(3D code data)

----------

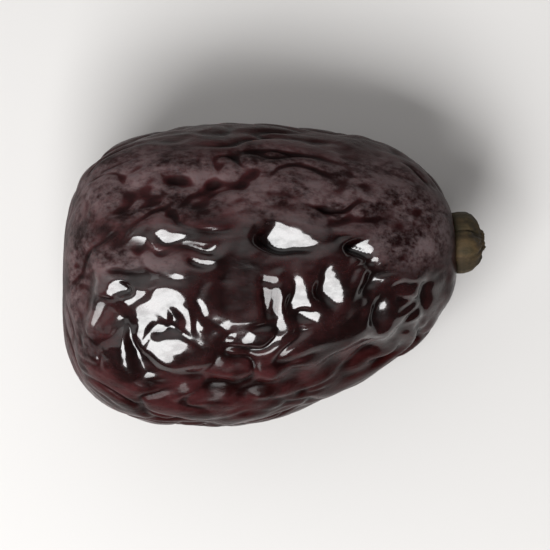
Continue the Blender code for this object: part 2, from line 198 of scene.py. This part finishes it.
def body(directions):
    """The unwrinkled date about its own straight axis, and the same points where they lie."""
    along = directions[:, 0]
    across = np.sqrt(1 - np.minimum(along ** 2, 1))
    share = smoothstep(-1, 1, along)
    reach = blend(CROWN, LENGTH - CROWN + SEAT_DEPTH, share)
    blunt = blend(APEX_BLUNT, NECK_BLUNT, share)
    radius = ((np.abs(along) / reach) ** blunt + (across / (WIDTH / 2)) ** blunt) ** (-1 / blunt)
    own = directions * radius[:, None]
    girth = np.hypot(own[:, 1], own[:, 2])
    own[:, 0] -= SEAT_DEPTH * np.exp(-(girth / SEAT_RADIUS) ** 2) * (own[:, 0] > 0)
    lying = own * np.array([1, 1, HEIGHT / WIDTH])
    lying[:, 0] += CROWN - LENGTH / 2
    progress = np.clip(lying[:, 0] / LENGTH + 0.5, 0, 1)
    lying[:, 0] -= APEX_SLANT * lying[:, 1] * (1 - progress) ** 4
    lying[:, 1] += NECK_BEND * (progress ** 2 - 0.125)
    dip = math.radians(NECK_DIP)
    x, z = lying[:, 0].copy(), lying[:, 2].copy()
    lying[:, 0] = x * math.cos(dip) + z * math.sin(dip)
    lying[:, 2] = z * math.cos(dip) - x * math.sin(dip)
    return own, lying


SEARCH_ROUNDS = 20


def height_over(place):
    """The height of the unwrinkled date's upper side over an (x, y) place, closed in on round by round."""
    direction = np.array([[*place, HEIGHT / 2]])
    for _ in range(SEARCH_ROUNDS):
        lying = body(unit(direction))[1][0]
        direction[0, :2] += np.array(place) - lying[:2]
    return lying[2]


def wandering(lying):
    """The (x, y) place of each point, moved a little, so that folds and plates have no drawn lines."""
    seeds = ((1, 2, 3), (5, 2, 8))
    wander = np.stack([noise_field(lying, WANDER_SPAN, seed) for seed in seeds], axis=1)
    return lying[:, :2] + WANDER * wander


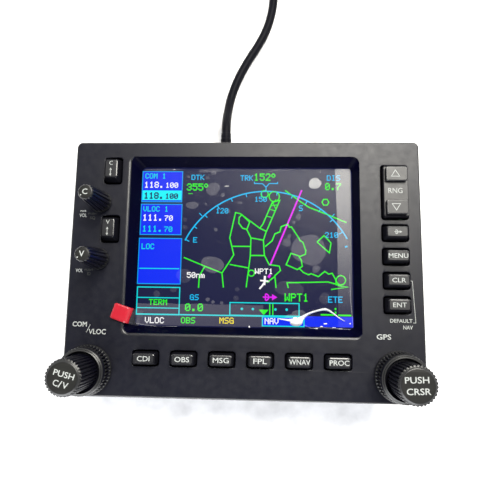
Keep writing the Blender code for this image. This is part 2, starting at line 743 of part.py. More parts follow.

----------

### Goal
Take the lines from the start of the records through the line holding "SEARCH_ROUNDS = 20", both included, and please print them exactly, with nothing else.

### Task solution
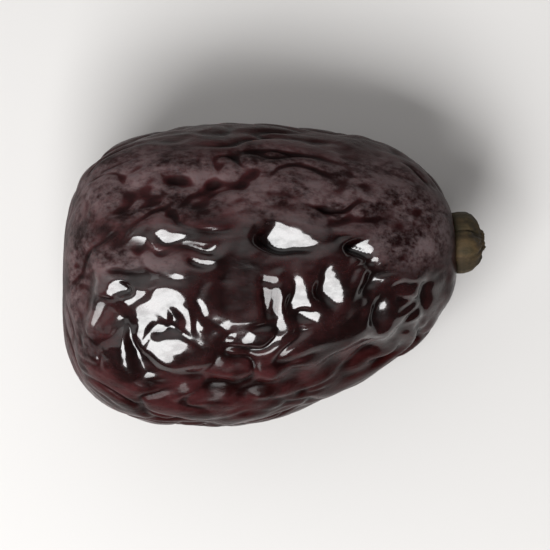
Continue the Blender code for this object: part 2, from line 198 of scene.py. This part finishes it.
def body(directions):
    """The unwrinkled date about its own straight axis, and the same points where they lie."""
    along = directions[:, 0]
    across = np.sqrt(1 - np.minimum(along ** 2, 1))
    share = smoothstep(-1, 1, along)
    reach = blend(CROWN, LENGTH - CROWN + SEAT_DEPTH, share)
    blunt = blend(APEX_BLUNT, NECK_BLUNT, share)
    radius = ((np.abs(along) / reach) ** blunt + (across / (WIDTH / 2)) ** blunt) ** (-1 / blunt)
    own = directions * radius[:, None]
    girth = np.hypot(own[:, 1], own[:, 2])
    own[:, 0] -= SEAT_DEPTH * np.exp(-(girth / SEAT_RADIUS) ** 2) * (own[:, 0] > 0)
    lying = own * np.array([1, 1, HEIGHT / WIDTH])
    lying[:, 0] += CROWN - LENGTH / 2
    progress = np.clip(lying[:, 0] / LENGTH + 0.5, 0, 1)
    lying[:, 0] -= APEX_SLANT * lying[:, 1] * (1 - progress) ** 4
    lying[:, 1] += NECK_BEND * (progress ** 2 - 0.125)
    dip = math.radians(NECK_DIP)
    x, z = lying[:, 0].copy(), lying[:, 2].copy()
    lying[:, 0] = x * math.cos(dip) + z * math.sin(dip)
    lying[:, 2] = z * math.cos(dip) - x * math.sin(dip)
    return own, lying


SEARCH_ROUNDS = 20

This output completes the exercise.